INSTRUCTION =>
In the entries below, find the line containing "Keep writing the" and the line containing "return np.stack([(2 *". Copy those two lines and everything between them exactly, and only that.
— start —
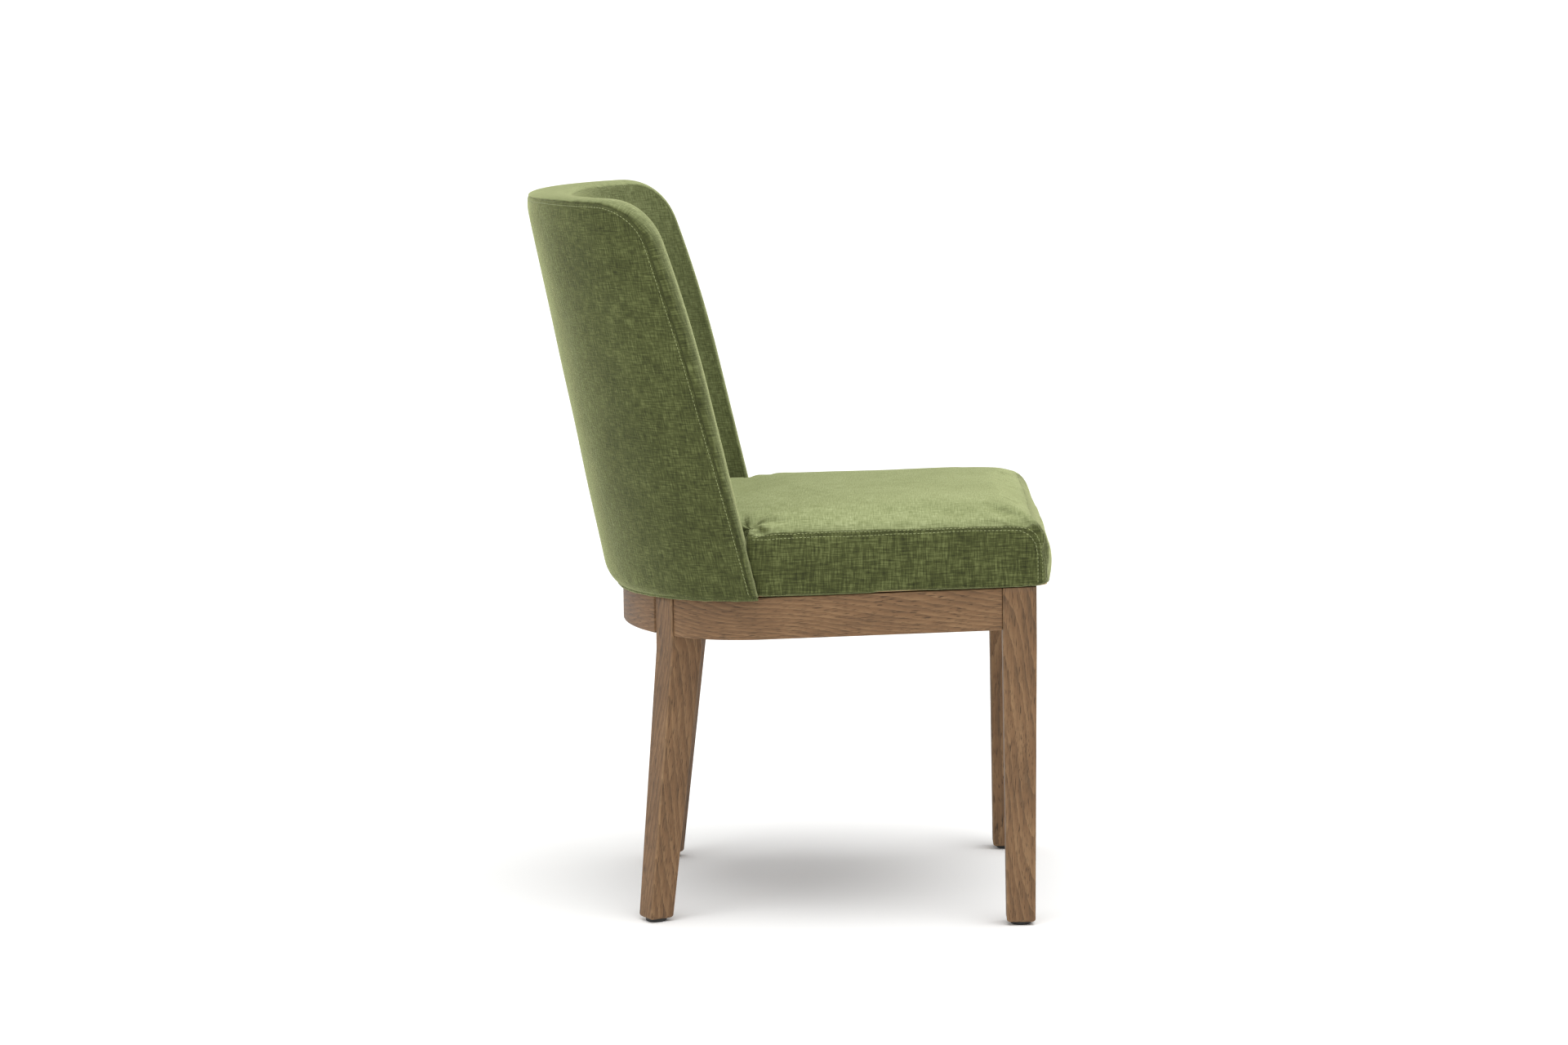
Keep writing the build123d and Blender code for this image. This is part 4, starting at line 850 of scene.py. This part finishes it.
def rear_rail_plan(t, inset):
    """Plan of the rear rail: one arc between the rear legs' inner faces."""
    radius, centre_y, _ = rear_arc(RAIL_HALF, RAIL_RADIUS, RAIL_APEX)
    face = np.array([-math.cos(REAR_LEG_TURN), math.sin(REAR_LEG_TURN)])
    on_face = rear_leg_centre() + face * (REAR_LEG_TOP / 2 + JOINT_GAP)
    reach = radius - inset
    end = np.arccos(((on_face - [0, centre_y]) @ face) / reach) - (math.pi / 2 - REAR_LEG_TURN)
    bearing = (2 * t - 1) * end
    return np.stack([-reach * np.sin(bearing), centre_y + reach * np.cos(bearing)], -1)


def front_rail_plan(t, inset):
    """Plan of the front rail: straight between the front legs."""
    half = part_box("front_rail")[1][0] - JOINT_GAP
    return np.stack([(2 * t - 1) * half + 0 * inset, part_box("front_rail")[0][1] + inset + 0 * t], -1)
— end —
— start —
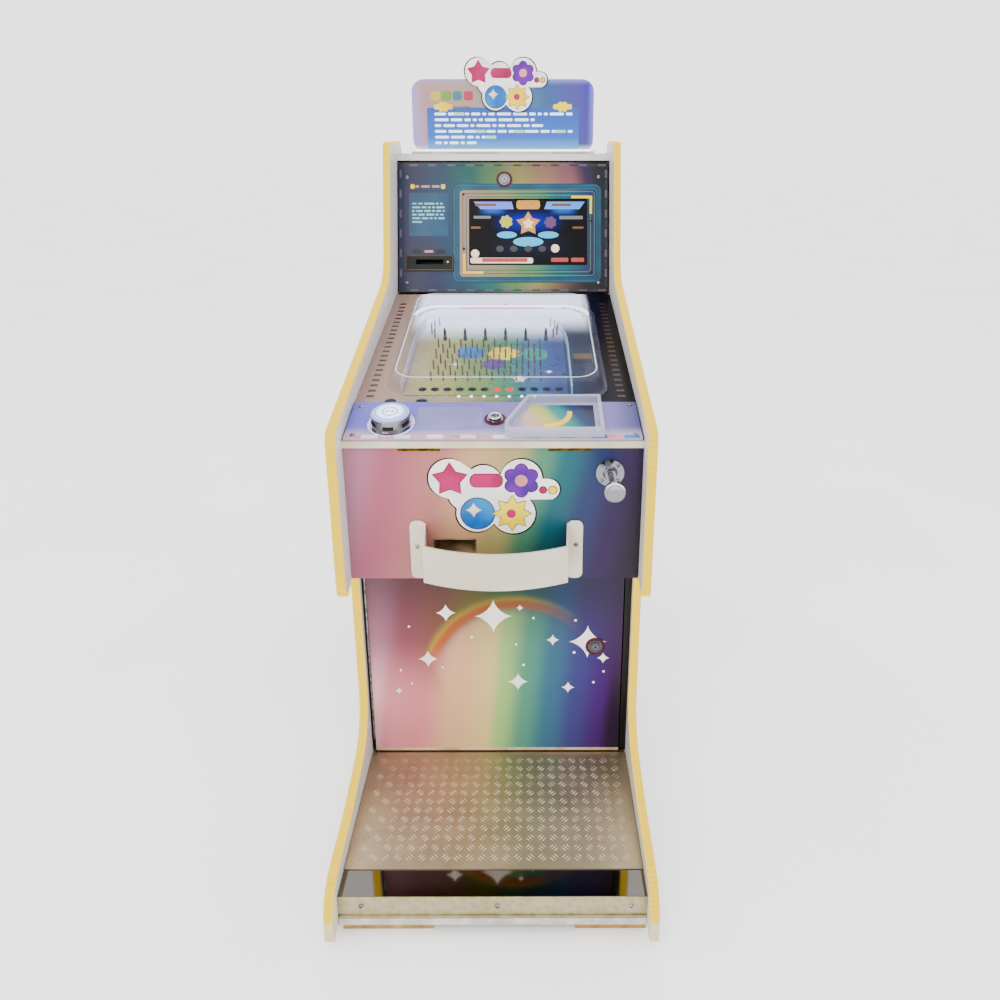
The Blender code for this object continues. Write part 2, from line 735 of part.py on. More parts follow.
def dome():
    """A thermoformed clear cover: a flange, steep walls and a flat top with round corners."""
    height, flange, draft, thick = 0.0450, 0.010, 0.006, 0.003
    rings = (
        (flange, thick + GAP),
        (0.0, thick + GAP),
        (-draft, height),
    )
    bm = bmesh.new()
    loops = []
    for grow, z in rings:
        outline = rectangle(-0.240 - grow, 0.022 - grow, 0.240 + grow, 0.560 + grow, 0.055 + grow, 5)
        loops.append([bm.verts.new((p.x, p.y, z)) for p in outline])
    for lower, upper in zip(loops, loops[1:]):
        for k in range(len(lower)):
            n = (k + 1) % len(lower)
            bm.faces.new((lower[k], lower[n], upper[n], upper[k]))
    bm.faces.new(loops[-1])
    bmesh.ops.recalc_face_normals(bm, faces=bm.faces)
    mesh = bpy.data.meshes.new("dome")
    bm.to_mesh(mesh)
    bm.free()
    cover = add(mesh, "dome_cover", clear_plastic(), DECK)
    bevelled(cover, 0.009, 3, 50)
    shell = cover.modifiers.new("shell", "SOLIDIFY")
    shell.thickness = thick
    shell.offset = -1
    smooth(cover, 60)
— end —
— start —
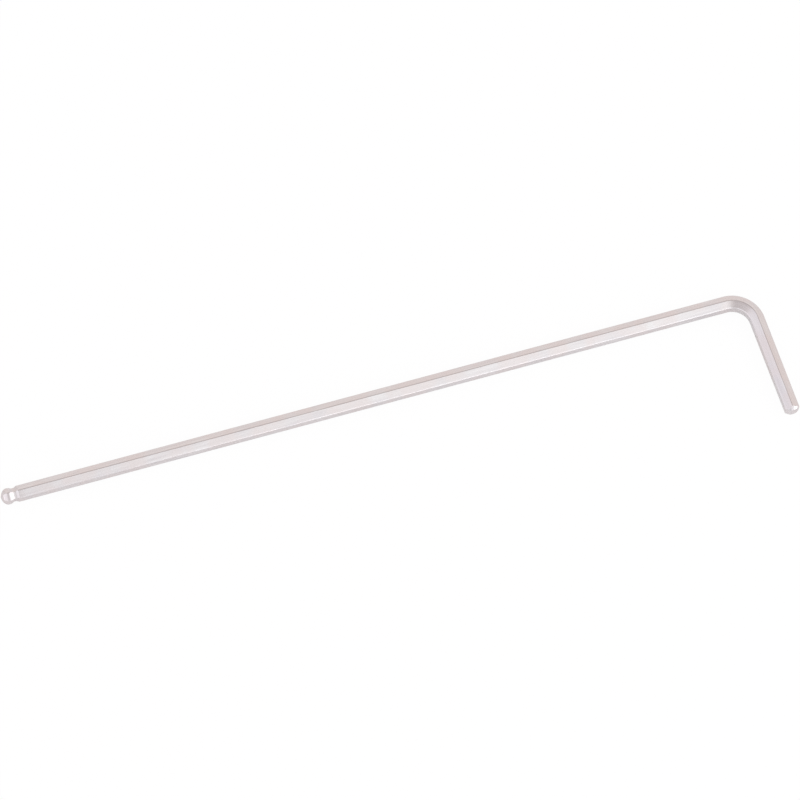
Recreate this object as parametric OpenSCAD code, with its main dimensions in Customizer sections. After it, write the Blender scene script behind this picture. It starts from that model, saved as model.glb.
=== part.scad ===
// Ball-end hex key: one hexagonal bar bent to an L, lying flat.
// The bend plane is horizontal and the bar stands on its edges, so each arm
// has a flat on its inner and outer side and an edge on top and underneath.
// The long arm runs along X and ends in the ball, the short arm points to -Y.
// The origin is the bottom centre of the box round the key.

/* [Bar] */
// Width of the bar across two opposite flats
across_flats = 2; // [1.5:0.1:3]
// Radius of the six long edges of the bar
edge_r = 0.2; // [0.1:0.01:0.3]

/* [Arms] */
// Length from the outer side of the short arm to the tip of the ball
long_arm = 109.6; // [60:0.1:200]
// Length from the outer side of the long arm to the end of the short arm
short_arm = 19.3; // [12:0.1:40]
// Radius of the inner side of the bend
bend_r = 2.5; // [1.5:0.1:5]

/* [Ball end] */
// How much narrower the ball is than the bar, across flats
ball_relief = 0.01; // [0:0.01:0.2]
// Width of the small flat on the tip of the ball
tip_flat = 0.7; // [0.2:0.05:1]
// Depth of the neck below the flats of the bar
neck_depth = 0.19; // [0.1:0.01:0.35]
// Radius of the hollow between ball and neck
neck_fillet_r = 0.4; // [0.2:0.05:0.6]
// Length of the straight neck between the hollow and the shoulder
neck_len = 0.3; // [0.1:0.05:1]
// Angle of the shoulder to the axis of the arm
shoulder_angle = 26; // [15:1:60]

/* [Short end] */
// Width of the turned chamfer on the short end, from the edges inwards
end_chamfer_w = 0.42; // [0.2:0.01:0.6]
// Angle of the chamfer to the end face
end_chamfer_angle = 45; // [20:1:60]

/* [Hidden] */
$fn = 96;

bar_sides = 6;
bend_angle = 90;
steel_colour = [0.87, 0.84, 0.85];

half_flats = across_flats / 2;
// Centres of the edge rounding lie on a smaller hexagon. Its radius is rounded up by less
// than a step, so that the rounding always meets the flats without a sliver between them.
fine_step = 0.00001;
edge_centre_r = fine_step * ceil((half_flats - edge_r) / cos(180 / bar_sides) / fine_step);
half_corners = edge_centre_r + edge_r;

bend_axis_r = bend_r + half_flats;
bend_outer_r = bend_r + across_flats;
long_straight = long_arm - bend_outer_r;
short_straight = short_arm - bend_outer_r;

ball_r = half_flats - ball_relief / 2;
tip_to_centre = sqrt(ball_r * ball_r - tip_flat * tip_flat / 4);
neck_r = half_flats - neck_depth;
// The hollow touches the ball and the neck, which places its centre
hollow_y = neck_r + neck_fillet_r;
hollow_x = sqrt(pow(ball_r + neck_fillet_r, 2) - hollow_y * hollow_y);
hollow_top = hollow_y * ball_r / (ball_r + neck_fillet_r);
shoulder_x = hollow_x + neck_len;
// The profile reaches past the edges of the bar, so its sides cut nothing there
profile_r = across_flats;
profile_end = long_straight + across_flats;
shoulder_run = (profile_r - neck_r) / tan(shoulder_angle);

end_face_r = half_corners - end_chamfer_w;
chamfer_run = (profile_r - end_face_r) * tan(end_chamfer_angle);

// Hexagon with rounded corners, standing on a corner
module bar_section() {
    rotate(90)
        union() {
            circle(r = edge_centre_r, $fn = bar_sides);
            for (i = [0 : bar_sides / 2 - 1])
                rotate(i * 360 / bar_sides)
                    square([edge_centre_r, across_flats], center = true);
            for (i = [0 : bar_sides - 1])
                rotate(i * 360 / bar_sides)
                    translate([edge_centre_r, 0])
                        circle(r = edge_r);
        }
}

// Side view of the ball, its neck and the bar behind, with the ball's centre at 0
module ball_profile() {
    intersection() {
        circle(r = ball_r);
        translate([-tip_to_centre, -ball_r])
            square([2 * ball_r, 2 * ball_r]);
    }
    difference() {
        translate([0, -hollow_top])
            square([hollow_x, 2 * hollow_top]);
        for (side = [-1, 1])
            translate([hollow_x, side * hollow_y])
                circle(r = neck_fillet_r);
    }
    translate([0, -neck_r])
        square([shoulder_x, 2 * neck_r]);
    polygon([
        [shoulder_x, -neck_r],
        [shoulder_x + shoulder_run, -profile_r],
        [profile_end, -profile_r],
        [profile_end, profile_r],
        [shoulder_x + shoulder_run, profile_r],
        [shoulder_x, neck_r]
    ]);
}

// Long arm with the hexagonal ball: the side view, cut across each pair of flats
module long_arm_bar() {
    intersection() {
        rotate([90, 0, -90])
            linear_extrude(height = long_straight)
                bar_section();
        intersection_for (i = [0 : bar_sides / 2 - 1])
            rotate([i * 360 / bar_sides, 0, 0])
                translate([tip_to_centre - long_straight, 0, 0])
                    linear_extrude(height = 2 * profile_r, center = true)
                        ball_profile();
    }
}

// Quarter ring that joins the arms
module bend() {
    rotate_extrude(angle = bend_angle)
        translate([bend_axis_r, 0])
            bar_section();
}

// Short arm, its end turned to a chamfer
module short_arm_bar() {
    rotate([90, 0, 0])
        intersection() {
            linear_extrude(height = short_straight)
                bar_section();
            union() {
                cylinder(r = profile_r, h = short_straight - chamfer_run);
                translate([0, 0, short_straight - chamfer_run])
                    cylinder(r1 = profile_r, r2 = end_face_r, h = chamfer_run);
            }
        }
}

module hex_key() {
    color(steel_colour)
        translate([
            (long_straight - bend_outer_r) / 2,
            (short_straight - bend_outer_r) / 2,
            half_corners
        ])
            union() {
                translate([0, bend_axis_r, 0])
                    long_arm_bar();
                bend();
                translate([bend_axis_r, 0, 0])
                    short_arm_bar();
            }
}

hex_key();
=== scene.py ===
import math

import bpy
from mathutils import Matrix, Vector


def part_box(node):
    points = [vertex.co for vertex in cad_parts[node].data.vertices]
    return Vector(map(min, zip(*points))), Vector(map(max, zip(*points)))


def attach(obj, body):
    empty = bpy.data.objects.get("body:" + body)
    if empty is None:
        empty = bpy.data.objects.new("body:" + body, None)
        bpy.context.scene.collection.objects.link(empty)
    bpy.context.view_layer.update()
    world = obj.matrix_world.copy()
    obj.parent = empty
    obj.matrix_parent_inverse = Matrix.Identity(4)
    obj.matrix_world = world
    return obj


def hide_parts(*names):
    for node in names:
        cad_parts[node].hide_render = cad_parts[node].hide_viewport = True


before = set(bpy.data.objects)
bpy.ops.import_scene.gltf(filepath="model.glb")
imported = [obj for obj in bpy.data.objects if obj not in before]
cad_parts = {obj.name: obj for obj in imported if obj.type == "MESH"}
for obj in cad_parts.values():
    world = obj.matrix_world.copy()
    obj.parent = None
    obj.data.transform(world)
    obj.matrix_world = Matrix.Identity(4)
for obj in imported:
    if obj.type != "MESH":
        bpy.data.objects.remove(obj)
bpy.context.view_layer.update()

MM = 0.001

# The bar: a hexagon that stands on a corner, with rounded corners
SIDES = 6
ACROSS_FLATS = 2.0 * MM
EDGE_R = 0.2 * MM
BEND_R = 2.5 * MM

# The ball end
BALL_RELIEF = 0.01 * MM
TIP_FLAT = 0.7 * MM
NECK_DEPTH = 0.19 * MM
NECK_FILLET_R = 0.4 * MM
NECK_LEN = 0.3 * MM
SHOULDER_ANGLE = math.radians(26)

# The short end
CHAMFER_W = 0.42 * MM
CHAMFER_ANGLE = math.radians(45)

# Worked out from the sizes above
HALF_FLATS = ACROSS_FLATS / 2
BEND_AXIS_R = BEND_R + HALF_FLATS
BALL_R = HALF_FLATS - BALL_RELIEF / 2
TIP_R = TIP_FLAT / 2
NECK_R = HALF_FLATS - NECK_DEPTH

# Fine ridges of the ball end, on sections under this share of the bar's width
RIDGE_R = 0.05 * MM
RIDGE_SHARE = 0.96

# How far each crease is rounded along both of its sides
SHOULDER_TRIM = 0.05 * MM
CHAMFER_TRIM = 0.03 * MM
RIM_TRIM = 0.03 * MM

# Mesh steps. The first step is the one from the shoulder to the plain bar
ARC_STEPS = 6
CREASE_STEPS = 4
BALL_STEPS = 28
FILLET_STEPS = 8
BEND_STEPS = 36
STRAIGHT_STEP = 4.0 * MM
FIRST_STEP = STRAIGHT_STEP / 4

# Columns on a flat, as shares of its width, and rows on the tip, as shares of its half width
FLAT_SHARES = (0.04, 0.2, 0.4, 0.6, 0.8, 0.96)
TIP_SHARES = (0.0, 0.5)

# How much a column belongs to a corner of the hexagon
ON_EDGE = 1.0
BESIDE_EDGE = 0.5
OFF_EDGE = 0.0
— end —
ANSWER TO THE TASK =>
Keep writing the build123d and Blender code for this image. This is part 4, starting at line 850 of scene.py. This part finishes it.
def rear_rail_plan(t, inset):
    """Plan of the rear rail: one arc between the rear legs' inner faces."""
    radius, centre_y, _ = rear_arc(RAIL_HALF, RAIL_RADIUS, RAIL_APEX)
    face = np.array([-math.cos(REAR_LEG_TURN), math.sin(REAR_LEG_TURN)])
    on_face = rear_leg_centre() + face * (REAR_LEG_TOP / 2 + JOINT_GAP)
    reach = radius - inset
    end = np.arccos(((on_face - [0, centre_y]) @ face) / reach) - (math.pi / 2 - REAR_LEG_TURN)
    bearing = (2 * t - 1) * end
    return np.stack([-reach * np.sin(bearing), centre_y + reach * np.cos(bearing)], -1)


def front_rail_plan(t, inset):
    """Plan of the front rail: straight between the front legs."""
    half = part_box("front_rail")[1][0] - JOINT_GAP
    return np.stack([(2 * t - 1) * half + 0 * inset, part_box("front_rail")[0][1] + inset + 0 * t], -1)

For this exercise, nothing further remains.